Willie was the only guitar player in his band tonight. First time I'd seen him without someone playing alongside. And my great Willie Nelson suspicion was confirmed: he's one terrific guitarist.
He's been into all kinds of other things, too. He's been an actor. I thought he was hysterical in Electric Horseman. Kind of scary in Barbarosa. He has spent years helping people. He started Farm Aid in the mid-80's farming crisis, to do something for the American family farmer. Those benefit concerts have drawn the biggest names in music, and continue to this day. He is big into the production of bio-diesel to replace fossil fuels, and big against the slaughter of wild horses which are seen as nuisances by big western landowners. In short, if you have a cause, Willie will be on the right side of it, and raise a lot of money for it.
But it always comes back to the music. I love Dylan dearly, and his Neverending Tour gets a lot of press. But Willie's ten years older (75 last April), and he hasn't sat down in the last fifty years, either. I hope neither one of them every does. They make real, powerful, American music, and we are all richer for their efforts.

Saturday, August 02, 2008

The Future of the Church (A Riff for Friends Suffering Far Away Places)
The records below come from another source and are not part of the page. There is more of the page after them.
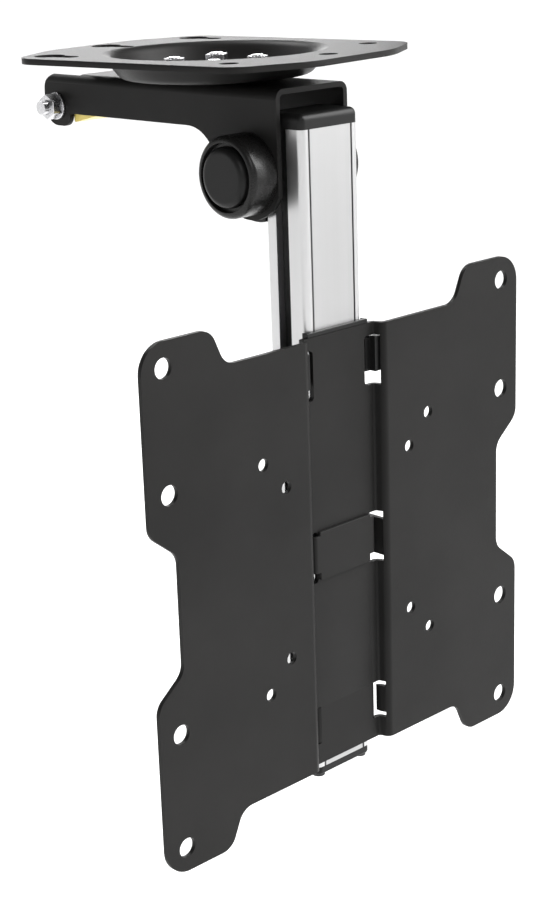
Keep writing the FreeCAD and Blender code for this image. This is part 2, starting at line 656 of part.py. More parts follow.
def latch():
    body = new_body("latch_lever")
    ring = size("spacer_radius") + size("pivot_play")
    around = ring + 2.3
    reach = size("latch_reach")
    top = size("latch_top")
    arm = Vector(folded_pin.y - fold_y, folded_pin.z - fold_z, 0)
    out = Vector(arm.y, -arm.x, 0).normalize()
    across = Vector(-out.y, out.x, 0)
    room = size("striker_pin") + size("catch_play")
    wide = room + size("catch_mouth")
    mouth = seat + out * (room + 1.6)
    low = mouth.y
    corners = [seat + out * 6 + across * wide, seat - out * room + across * room,
               seat - out * room - across * room, seat + out * 6 - across * wide]
    notch = rounded([(c.x, c.y, r) for c, r in zip(corners, (0, room - 0.1, room - 0.1, 0))])
    outline = rounded([(around, around, around - 0.1), (around, -around, around - 0.1),
                       (-around + 2, -around, 3.0), (-around - 1, low, 1.0),
                       (-reach, low, 1.5), (-reach, top, 2.0), (-around - 1, top, 0.5),
                       (-around + 1, around, 1.0)])
    pad(body, "YZ_Plane", outline, "cheeks", "2 * Sizes.latch_half")
    pocket(body, "YZ_Plane", notch + circle(0, 0, ring), "notch_and_bore")
    inside = size("latch_half") - size("latch_sheet")
    under = top - size("latch_sheet")
    opening = rectangle(-inside, low - 6, inside, under)
    pocket(body, "XZ_Plane", opening, "channel")
    body.Placement.Base = Vector(0, tip_y, tip_z)
    body = new_body("latch_grip")
    near, far = -size("grip_ahead"), -size("grip_ahead") + size("grip_length")
    under = top - size("latch_sheet")
    outline = rounded([(near, under, 0), (near, -size("grip_drop_front"), 0.8),
                       (far, -size("grip_drop"), 1.0), (far, under, 0)])
    pad(body, "YZ_Plane", outline, "grip", "2 * Sizes.grip_half")
    cheek_in = size("latch_half") - size("latch_sheet")
    for name, sign in (("left_cheek_slot", -1), ("right_cheek_slot", 1)):
        low_a, high_a = sorted((sign * cheek_in, sign * size("latch_half")))
        pocket(body, "XZ_Plane", rectangle(low_a, low - 0.4, high_a, under + 1), name)
    body.Placement.Base = Vector(0, tip_y, tip_z)


def rivet_spots():
    return [-size("latch_half") * 0.5, size("latch_half") * 0.5]


def striker():
    """Bracket on the column's back whose cross pin meets the latch when the screen is folded up."""
    cheek_in = size("latch_half") + 1.0
    cheek_out = cheek_in + size("arm_sheet")
    stand = pin_y - column_back
    body = new_body("striker_bracket")
    section = rounded([(-cheek_out, stand + 5, 0), (-cheek_out, 0, 2.5), (cheek_out, 0, 2.5),
                       (cheek_out, stand + 5, 0), (cheek_in, stand + 5, 0),
                       (cheek_in, size("arm_sheet"), 1.0), (-cheek_in, size("arm_sheet"), 1.0),
                       (-cheek_in, stand + 5, 0)])
    pad(body, "XY_Plane", section, "bracket", "2 * Sizes.striker_half")
    half = size("striker_half")
    nose = size("striker_nose")
    profile = rounded([(-1, -half, 0), (3, -half, 1), (stand + nose, -nose, nose - 0.1),
                       (stand + nose, nose, nose - 0.1), (3, half, 1), (-1, half, 0)])
    around = rectangle(-5, -half - 5, stand + 15, half + 5)
    pocket(body, "YZ_Plane", profile + around, "cheek_outline")
    pocket(body, "YZ_Plane", circle(stand, 0, size("striker_pin")), "pin_holes")
    rivet_holes = []
    for x in rivet_spots():
        rivet_holes += circle(x, 0, size("rivet"))
    pocket(body, "XZ_Plane", rivet_holes, "rivet_holes")
    body.Placement.Base = Vector(0, column_back, pin_z)
    reach = cheek_out + 0.8
    keep("striker_pin", rod((-reach, pin_y, pin_z), (1, 0, 0), "Sizes.striker_pin", "%f" % (2 * reach)))
    rivets = []
    for x in rivet_spots():
        rivets.append(rod((x, column_back - size("column_wall"), pin_z), (0, 1, 0), "Sizes.rivet",
                          "Sizes.column_wall + Sizes.arm_sheet"))
        rivets.append(rod((x, column_back + size("arm_sheet"), pin_z), (0, 1, 0), "Sizes.rivet * 1.7",
                          "Sizes.rivet * 0.8"))
    keep("striker_rivets", fuse(rivets))


# Column: aluminium extrusion with a snap-in front cover, side tracks and plastic end caps

column_length = "Sizes.column_foot - Sizes.column_top"
column_centre = -(size("column_top") + size("column_foot")) / 2


def column_outline():
    a = size("column_width") / 2
    b = size("column_depth") / 2
    return rectangle(-a, -b, a, b, size("column_corner"))


def screw_spots():
    """End cap screws: one channel in each corner of the extrusion."""
    a = size("column_width") / 2 - size("cap_screw_side")
    front = -size("column_depth") / 2 + size("cap_screw_front")
    back = size("column_depth") / 2 - size("cap_screw_back")
    return [(-a, front), (a, front), (-a, back), (a, back)]


def column():
    body = new_body("column")
    half = size("column_width") / 2
    deep = size("column_depth") / 2
    wall = size("column_wall")
    track = size("track_high") / 2
    middle = size("track_offset")
    pad(body, "XY_Plane", column_outline(), "extrusion", column_length)
    seam = size("cover_half") + size("seam")
    ledge = -deep + size("cover_thick")
    pocket(body, "XY_Plane", rectangle(-seam, -deep - 1, seam, ledge), "cover_seat")
    web = middle - track + wall / 2
    channel = rectangle(-seam + 1.5, ledge - 0.5, seam - 1.5, web - wall)
    pocket(body, "XY_Plane", channel, "cable_channel")
    inner = half - size("track_deep")
    for name, sign in (("track_left", -1), ("track_right", 1)):
        low_a, high_a = sorted((sign * inner, sign * (half + 1)))
        pocket(body, "XY_Plane", rectangle(low_a, middle - track, high_a, middle + track), name)
    hollow = inner - wall
    pocket(body, "XY_Plane", rectangle(-hollow, web, hollow, deep - wall, 1.0), "hollow")
    screws = []
    for a, b in screw_spots():
        screws += circle(a, b, size("cap_screw"))
    pocket(body, "XY_Plane", screws, "screw_channels")
    holes = []
    for spot in block_screw_heights():
        holes += circle(0, spot - column_centre, size("m6") + size("hole_play"))
    for x in rivet_spots():
        holes += circle(x, pin_z - column_centre, size("rivet"))
    pocket(body, "XZ_Plane", holes, "back_holes", "Sizes.column_depth")
    body.Placement.Base = Vector(0, column_mid, column_centre)


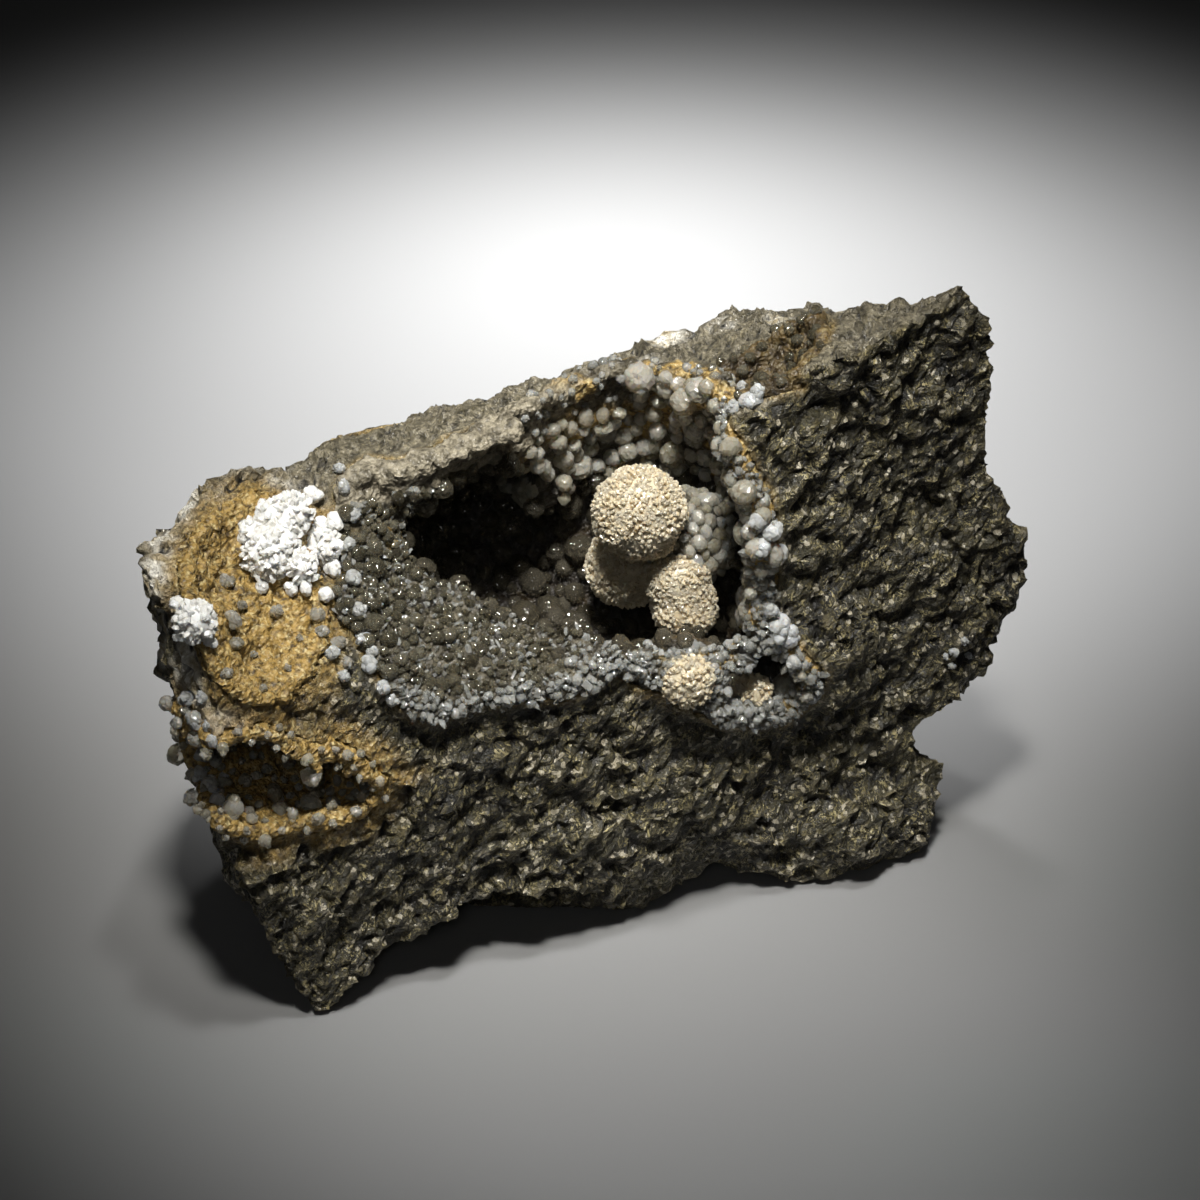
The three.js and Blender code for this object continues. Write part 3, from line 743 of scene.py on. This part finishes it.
main_druse()
fine_druse()
left_druse()
sugared("white_shoulder", SHOULDER + LEFT_PATCH[:1], WHITE, 0.9)
bunched("shoulder_edge", SHOULDER_EDGE + LEFT_PATCH[1:], WHITE, 5)
bunched("left_edge_balls", LEFT_EDGE, PALE)
bunched("scoop_balls", SCATTERED, FROST)
bunched("ridge_balls", RIDGE, PALE, 9)
bunched("right_rim_balls", RIGHT_RIM, FROST)
bunched("right_rim_masses", RIGHT_MASSES, PALE, 5)
bunched("top_vug_pair", TOP_PAIR, PALE, 9)
bunched("notch_crystals", NOTCH, PALE)

# The larger balls, each as its centre and radius in mm, and those on the rim in pixels like the others.
CREAM_BALLS = [((8.4, 9.6, 39.2), 4.3), ((9, 13.4, 31.4), 3.8), ((11.6, 7.6, 32), 2.9),
               ((11.9, 7, 29.8), 3.0)]
WALL_BALL = ((14.2, 11, 34.6), 4.2)
WALL_BALL_DRUSE = 150
RIM_BALLS = [(690, 674, 26), (757, 698, 18)]


def wall_ball():
    """The ball that the cream ones grow from: it carries the same druse as the wall."""
    centre, reach = np.array(WALL_BALL[0]) + FRONT_FOOT, WALL_BALL[1]
    co, faces = BALLS[4]
    mesh_piece("wall_ball", co * reach + centre, faces, LINING)
    out = spread_over_ball(WALL_BALL_DRUSE)
    places = [(centre + n * reach, n, r) for n, r in zip(out, rng.uniform(0.4, 0.9, WALL_BALL_DRUSE))]
    ball_cloud("wall_ball_druse", places, FROST)


wall_ball()
cream_spots = [(np.array(centre) + FRONT_FOOT, radius) for centre, radius in CREAM_BALLS]
cream = druse_balls("cream_balls", cream_spots, CREAM, 0.6)
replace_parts(cream, "cream_sphere_cluster")
sugared("rim_balls", RIM_BALLS, CREAM, 0.7)


# Camera, floor and light

def aimed(obj, place, target):
    obj.location = place
    obj.rotation_euler = (Vector(target) - Vector(place)).to_track_quat("-Z", "Y").to_euler()
    bpy.context.scene.collection.objects.link(obj)


def spot_light(name, place, target, power, angle, softness, color=(1, 1, 1)):
    """A soft-edged spot. Places are in metres, the angle in degrees."""
    lamp = bpy.data.lights.new(name, "SPOT")
    lamp.energy = power
    lamp.color = color
    lamp.spot_size = math.radians(angle)
    lamp.spot_blend = 1.0
    lamp.shadow_soft_size = softness
    aimed(bpy.data.objects.new(name, lamp), place, target)


camera = bpy.data.objects.new("camera", bpy.data.cameras.new("camera"))
camera.data.lens = 180
camera.data.clip_start = 0.01
aimed(camera, ((TARGET + BACK * DISTANCE) * MM).tolist(), (TARGET * MM).tolist())
bpy.context.scene.camera = camera

floor_mesh = bpy.data.meshes.new("floor")
floor_mesh.from_pydata([(-3, -3, 0), (3, -3, 0), (3, 3, 0), (-3, 3, 0)], [], [(0, 1, 2, 3)])
floor = bpy.data.objects.new("floor", floor_mesh)
bpy.context.scene.collection.objects.link(floor)
floor_mesh.materials.append(Nodes("floor").finish((0.195, 0.195, 0.194), 0.6))

spot_light("key", (-0.075, -0.15, 0.4), (0, -0.002, 0.032), 18.5, 15.5, 0.04, (1, 0.98, 0.94))
spot_light("fill", (-0.2, -0.42, 0.34), (0, -0.01, 0.03), 3.5, 12, 0.1)
spot_light("backdrop", (0.057, 0.127, 0.4), (0.057, 0.107, 0), 16.0, 12, 0.03)
spot_light("backdrop_wide", (0.057, 0.127, 0.4), (0.05, 0.08, 0), 22.0, 28, 0.03)
spot_light("foreground", (0.01, -0.1, 0.4), (-0.002, -0.04, 0), 17.0, 10.5, 0.05)

world = bpy.data.worlds.new("world")
world.use_nodes = True
world.node_tree.nodes["Background"].inputs["Color"].default_value = (0.015, 0.015, 0.015, 1)
bpy.context.scene.world = world
bpy.context.scene.view_settings.view_transform = "Standard"
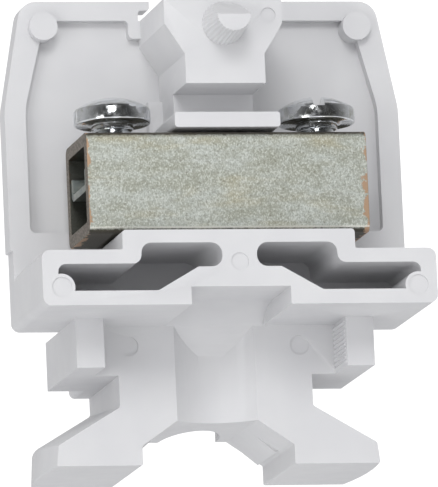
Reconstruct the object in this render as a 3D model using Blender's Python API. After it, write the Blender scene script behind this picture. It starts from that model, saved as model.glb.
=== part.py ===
"""Two-screw rail terminal block: an open moulded housing that carries a square clamp tube, two slotted
clamp screws and the two pressure saddles that the screw tips carry.

Axes: X runs along the block between the two wire entries, the open side of the housing faces -Y,
and Z points from the rail foot up to the marker post.  The foot stands on Z = 0.
"""
import math

import bmesh
import bpy
from mathutils import Matrix, Vector

MM = 0.001

# ---- fits ------------------------------------------------------------------------------------------
FIT_GAP = 0.3             # tube to the pedestal below it and to the pads behind it
SHELF_GAP = 0.6           # tube to the shelf above it
THREAD_CLEARANCE = 0.06   # screw shank to its hole, per side
SADDLE_CLEARANCE = 0.35   # saddle to the tube walls, per side
SWIVEL_CLEARANCE = 0.06   # screw tip to the saddle, every way
STACK_CLEARANCE = 0.6     # tongue to the pocket of the next block, per side
STUD_CLEARANCE = 0.15     # stud to the socket of the next block, per side

# ---- clamp tube ------------------------------------------------------------------------------------
TUBE_SIZE = 14.5
TUBE_WALL = 1.8
TUBE_CORNER_R = 1.2
TUBE_LENGTH = 40.6
TUBE_SETBACK = 3.7        # front of the housing to the front of the tube
TUBE_SHIFT = -0.3         # where the loose tube stands along X

# ---- clamp screws and saddles ----------------------------------------------------------------------
SCREW_DIAMETER = 6.0
SCREW_LENGTH = 9.2        # head to the shoulder that rests on the saddle
SCREW_SPACING = 29.8
SCREW_REST_LIFT = 2.2     # underside of the head above the tube, as the screws stand
HEAD_DIAMETER = 11.0
HEAD_BAND = 2.1
HEAD_DOME = 1.8
SLOT_WIDTH = 1.6
SLOT_DEPTH = 2.05
SLOT_ANGLES = (84.0, -8.0)  # left and right screw, from the Y axis
TIP_PIN_DIAMETER = 3.0
TIP_RIVET_DIAMETER = 4.6
TIP_RIVET_HEIGHT = 0.4
SADDLE_LENGTH = 10.4
SADDLE_THICKNESS = 1.0
SADDLE_FLANGE = 3.2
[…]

We know the painful truths. The church is declining. All mainline churches are losing. The ones with the highly-educated clergy. The ones organized for grand tasks on an international level. The ones that send good people great distances at great expense to grand workshops where they don't find the answers. Because the people leading them often don't even know the questions.
We're losing ground almost everywhere.
Meanwhile, this highly-educated, grandly-trained clergyman had lunch with Bob today.
Bob is 85. He is the proud owner of two new hips, installed over the last year. I buried his wife of 50+ years while I was his pastor at one of my previous stops. His son, daughter-in-law and grandchildren moved in with him a few years ago, so that when he needs a little more help, they'll be there.
He's also never been to seminary, isn't ordained, and hasn't attended any important workshops (and I dearly hope you understand that "important" is typed as sarcastically as my little fingers can manage).
What Bob knows is Jesus Christ.
That's why he declined to call the police a few years ago when, already into his 80's, as he was tending the little bit of yard that his church has, a couple of hispanic children who had moved into the neighborhood stole his lawnmover off the back of his pickup while he was using the weedeater. Oh, he made a very strong response; he just wouldn't put those kids in jail and give them a criminal record for the rest of their lives. Bob pushed, instead, to invite all of the hispanic children in the apartment complex next to the church to that summer's Vacation Bible School. And when a couple of those kids began to attend our church regularly, and later, serve as acolytes, he befriended them, asking after their families and schoolwork every Sunday. He may have been the only person in that church (outside of my household) that knew which name went with which boy.
See, Bob has never studied Current Something, Effective Whatever and that scourge of the faith and the faithful, Church Growth. He just happened somewhere on his journey through life to bump into a carpenter's son from Galilee, and his life changed. He loves as he has been loved. And it is just that simple, no matter how damned hard we sometimes try to make it.
The good news is that while Important People are figuring out Important Things to shower upon the rest of us dopes, simple everyday people like Bob are out there living the faith.
And some days, my better ones, I am pretty sure that the Bobs know more about the faith, the church and discipleship than any given barrel full of us well-trained, well-educated leaders will ever know.